Let $(U,\mathcal{R})$, $(V,{\mathcal{R}}^{*})$ be two multiple-granulation approximation spaces with $A\in P\left(U\right),B\in P\left(V\right)$ and $f:X⟶Y$ a function. Then, the following statements are equivalent:

(1)

f is the OMG-supra-preopen approximation map.

(2)

$f\left(in{t}_{\mathcal{R}}^A\left(K\right)\right)\subseteq spin{t}_{{\mathcal{R}}^{*}}^B\left(f\left(K\right)\right)$ for all $K\subseteq U.$

(3)

$in{t}_{\mathcal{R}}^A\left(f^{-1}\left(C\right)\right)\subseteq f^{-1}\left(spin{t}_{{\mathcal{R}}^{*}}^B\left(C\right)\right)$ for all $C\subseteq V.$

(4)

For any set $C\subseteq Y$ and any OMG-supra-preclosed approximation set $K\subseteq X$ so that $f^{-1}\left(C\right)=K,$ there exists an OMG-supra-closed approximation set $E\subseteq Y$ with $C\subseteq E$ such that $f^{-1}\left(E\right)\subseteq K$.

Theorem 3.8. 

Let $(U,\mathcal{R})$, $(V,{\mathcal{R}}^{*})$ be two multiple-granulation approximation spaces with $A\in P\left(U\right),B\in P\left(V\right)$ and $f:X⟶Y$ a function. Then, the following claims are interchangeable:

(1)

f is the OMG-irresolute closed approximation map.

(2)

$f\left(spc{l}_{\mathcal{R}}^A\left(K\right)\right)\supseteq spc{l}_{{\mathcal{R}}^{*}}^B\left(f\left(K\right)\right)$ for all $K\subseteq U.$

Theorem 3.9. 

Let $(U,\mathcal{R})$, $(V,{\mathcal{R}}^{*})$ be two multiple-granulation approximation spaces with $A\in P\left(U\right),B\in P\left(V\right)$ and $f:X⟶Y$ a function. Then, the following claims are interchangeable:

(1)

f is the OMG-supra-preclosed approximation map.

(2)

$f\left(c{l}_{\mathcal{R}}^A\left(K\right)\right)\subseteq in{t}_{{\mathcal{R}}^{*}}^B\left(c{l}_{{\mathcal{R}}^{*}}^B\left(f\left(K\right)\right)\right)$ for all $K\subseteq U.$

(3)

$spc{l}_{{\mathcal{R}}^{*}}^B\left(f\left(K\right)\right)\subseteq f\left(c{l}_{\mathcal{R}}^A\left(K\right)\right)$ for all $K\subseteq U.$

Remark 3.10. 

(1)

Every OMG-supra continuous approximation (respectively, the OMG-supra open approximation map or the OMG-supra closed approximation map) is the OMG-supra precontinuous approximation (respectively, the OMG-supra-preopen approximation or the OMG-supra-preclosed approximation) map.

(2)

Every OMG-irresolute approximation map has an OMG-supra-precontinuous approximation.

Example 3.11. 

Given $U=V$, consider $P=U/R_1=\{\left\{a\right\},\{b,c,d\}\}$, $Q=U/R_2=\{\{b,d\},\{a,c\}\}$, and $L=U/R_3=\{\{a,b,c\},\left\{d\right\}\}$ are three partitions on the universe $U=\{a,b,c,d\}$. We then compute the OMG-lower, OMG-upper, OMG-interior, and OMG-closure with respect to $A=\{a,b,c\}$ of each subset $B\subseteq U$ in Table 1.

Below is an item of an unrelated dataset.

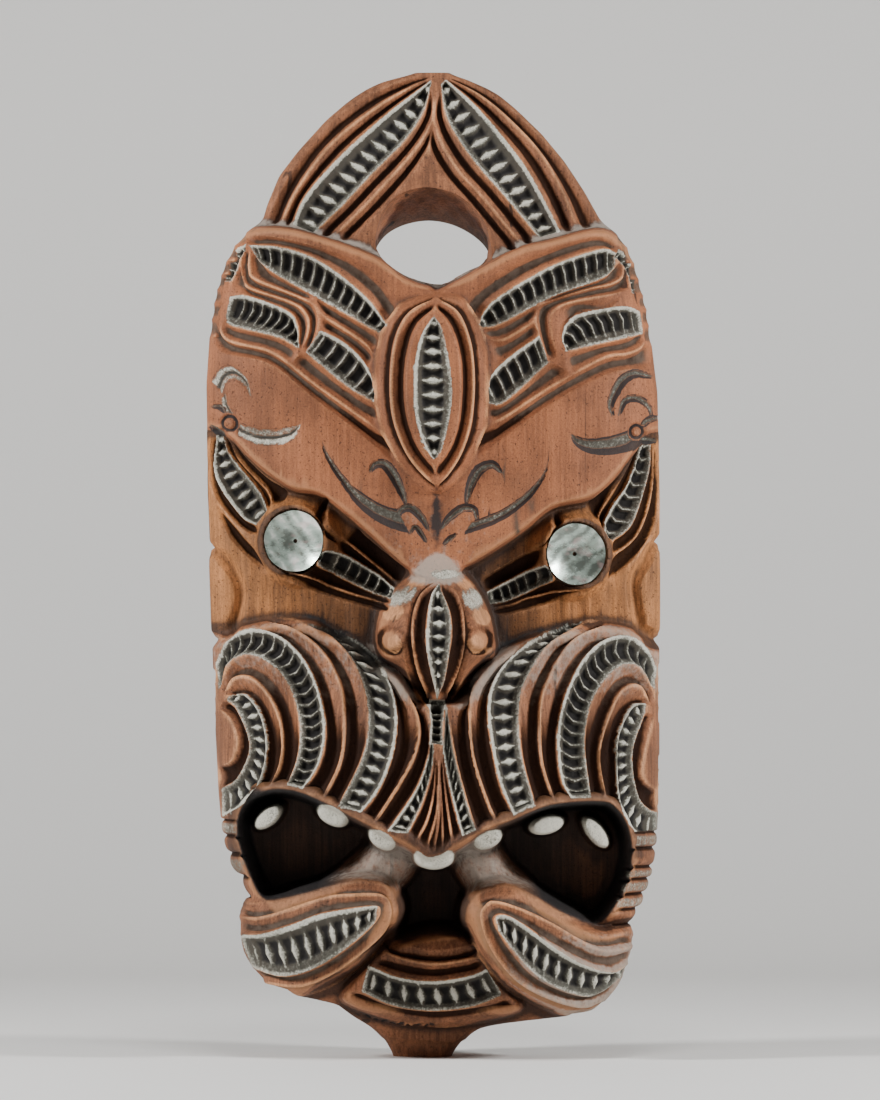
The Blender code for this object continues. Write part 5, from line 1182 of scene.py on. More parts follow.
def tones(canvas):
    """Where the wood is brow, cheek, dark, dusty, sooty, shaded or greyed, each from 0 to 1. Dark is the
    darkened inside of the mouth, darkened less on its right wall as painted light, with painted shade under
    the lip's edge and round the shells; shaded is painted shade beside the nose; the soot also holds painted
    shade in the crease along the lip's top.
    """
    x, z = canvas.across, canvas.up
    brow = within(canvas, "brow")
    muzzle = within(canvas, "muzzle")
    mouth = within(canvas, "mouth", WIDE_MARGIN)
    nose = within(canvas, "nose")
    arms = np.maximum(within(canvas, "arm_left"),
                      within(canvas, "arm_right"))
    cheek = smoothstep(1, -3, brow) * smoothstep(1, -3, muzzle) * smoothstep(2, -2, nose)
    cheek = cheek * smoothstep(395, 425, z) * smoothstep(700, 640, z)
    lozenge = within(canvas, "lozenge")
    stems = stem_domes(canvas)
    inside = smoothstep(-1, 2, mouth) * (1 - smoothstep(-2, 2, arms))
    dust = 0.62 * stems * smoothstep(0, 8, mouth) * (1 - smoothstep(-2, 2, arms))
    ledge = smoothstep(-13, -3, brow) * smoothstep(2, -1, brow) * (x * x < 200**2)
    dust = dust + (0.65 * (z > 700) + 0.25 * (z < 700)) * ledge
    cone = smoothstep(512, 496, z) * smoothstep(466, 488, z) * smoothstep(0, 12, nose)
    dust = dust + (0.80 + 0.20 * smoothstep(-10, 15, x)) * cone
    dust = dust + 0.62 * smoothstep(0, 3, arms) * smoothstep(20, 110, x) * smoothstep(150, 110, z)
    beside = smoothstep(-26, -4, nose) * smoothstep(1, -2, nose) * smoothstep(450, 400, z)
    dust = dust + 0.5 * beside * smoothstep(340, 372, z)
    dust = dust + (0.40 + 0.12 * (x > 0)) * smoothstep(0, 3, muzzle) * smoothstep(310, 400, z)
    dust = dust + 0.30 * smoothstep(0, 3, brow) * smoothstep(610, 540, z) * smoothstep(130, 40, np.abs(x))
    # Soot down the centre between the brows, and painted shade in the crease where the lip's top meets the
    # cheek.
    soot_and_crease_shade = np.exp(-(((x - 1) / 7) ** 2) - ((z - 538) / 34) ** 2)
    meeting = np.exp(-(((muzzle + 3) / 4) ** 2)) * smoothstep(165, 120, np.abs(x)) * (z > 395)
    soot_and_crease_shade = np.maximum(soot_and_crease_shade, 0.62 * meeting)
    rim = inside * smoothstep(15, 12, mouth) * smoothstep(60, 110, np.abs(x))
    # Painted shade of the lip's underside: a dark band just outside the mouth's edge.
    lip_underside_shade = smoothstep(-13, -10, mouth) * smoothstep(-0.4, -1.4, mouth) * smoothstep(-1, 2, muzzle)
    lip_underside_shade = lip_underside_shade * (z > 200) * (1 - smoothstep(-3, 0, arms))
    eye_gap = np.full(x.shape, 1e3)
    for eye_x, eye_z in EYES.values():
        eye_gap = np.minimum(eye_gap, np.hypot(x - eye_x, z - eye_z))
    # Painted light: the right wall inside the mouth is darkened less, where it catches the light.
    wall = smoothstep(120, 165, x) * smoothstep(252, 225, z)
    dark = np.maximum(inside * (1 - 0.75 * stems) * (1 - 0.45 * wall), 0.8 * lip_underside_shade)
    # Painted shade in the gap round each shell, over its seat and raised ring.
    dark = np.maximum(dark, 0.9 * smoothstep(36.5, 34.5, eye_gap))
    shaded = cheek * smoothstep(150, 60, np.abs(x))
    greyed = 0.75 * smoothstep(-1, 2, brow) * smoothstep(600, 660, z) * (1 - smoothstep(-2, 1, lozenge))
    greyed = greyed + 0.7 * smoothstep(0, 3, arms)
    greyed = greyed + 0.6 * smoothstep(0, 2, muzzle) * smoothstep(320, 380, z) + 0.25 * (z > 835)
    return {"brow": smoothstep(-1, 2, brow), "cheek": cheek, "dark": dark,
            "dust": np.clip(dust, 0, 1), "soot_and_crease_shade": soot_and_crease_shade, "rim": rim, "shaded": shaded,
            "greyed": np.clip(greyed, 0, 1)}


def paint_spots(carved):
    """White on the tooth faces and the nose, painted shade in the nostrils' rings, the chips and the rubbed
    wood.
    """
    flat = carved.layers["pigment"]
    mouth = within(flat, "mouth")
    for tooth in TEETH:
        spot = ellipse(flat, *tooth)
        worn = 0.80 + 0.15 * smoothstep(0.2, 0.9, spot)
        flat.lay(worn * smoothstep(1.12, 0.95, spot) * smoothstep(-1, 1, mouth))
    nose_panel = carved.layers["sunk"].field + carved.layers["groove"].field
    for patch in NOSE_WHITES:
        spot = smoothstep(1.3, 0.8, ellipse(flat, *patch)) * (nose_panel < 0.1)
        flat.lay(0.72 * spot)
    for knob_x, knob_z, boss, groove, outward in NOSTRILS:
        near = np.hypot(flat.across - knob_x, flat.up - knob_z)
        around = outward * (flat.across - knob_x) - 1.1 * (flat.up - knob_z)
        ring = smoothstep(groove + 1, groove - 1, near) * smoothstep(boss - 0.5, boss + 1.5, near)
        # Painted shade in the ring's groove, darker on its lower, outer side as a painted shadow.
        carved.layers["groove"].lay(ring * (0.45 + 0.55 * smoothstep(-6, 6, around)))
    for x, z, long, turn in CHIPS:
        chip = smoothstep(1.2, 0.7, ellipse(flat, x, z, long, 1.3, turn))
        carved.layers["relief"].field -= CHIP_DEPTH * chip
        carved.layers["ink"].lay(0.8 * chip)
    for patch in NOSE_BARE:
        carved.layers["bare"].lay(smoothstep(1.3, 0.8, ellipse(flat, *patch)))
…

A mapping $f:(U,\mathcal{R})⟶(V,{\mathcal{R}}^{*})$ is defined as $f\left(a\right)=f\left(d\right)=b,f\left(b\right)=a$, and $f\left(c\right)=c$. If $\{a,c\}$ is the OMG-supra-open approximation set and $f^{-1}\left(\{a,c\}\right)=\{b,c\}$ is the OMG-supra-preopen approximation set, then f is the OMG-supra-precontinuous approximation, but not the OMG-supra continuous approximation.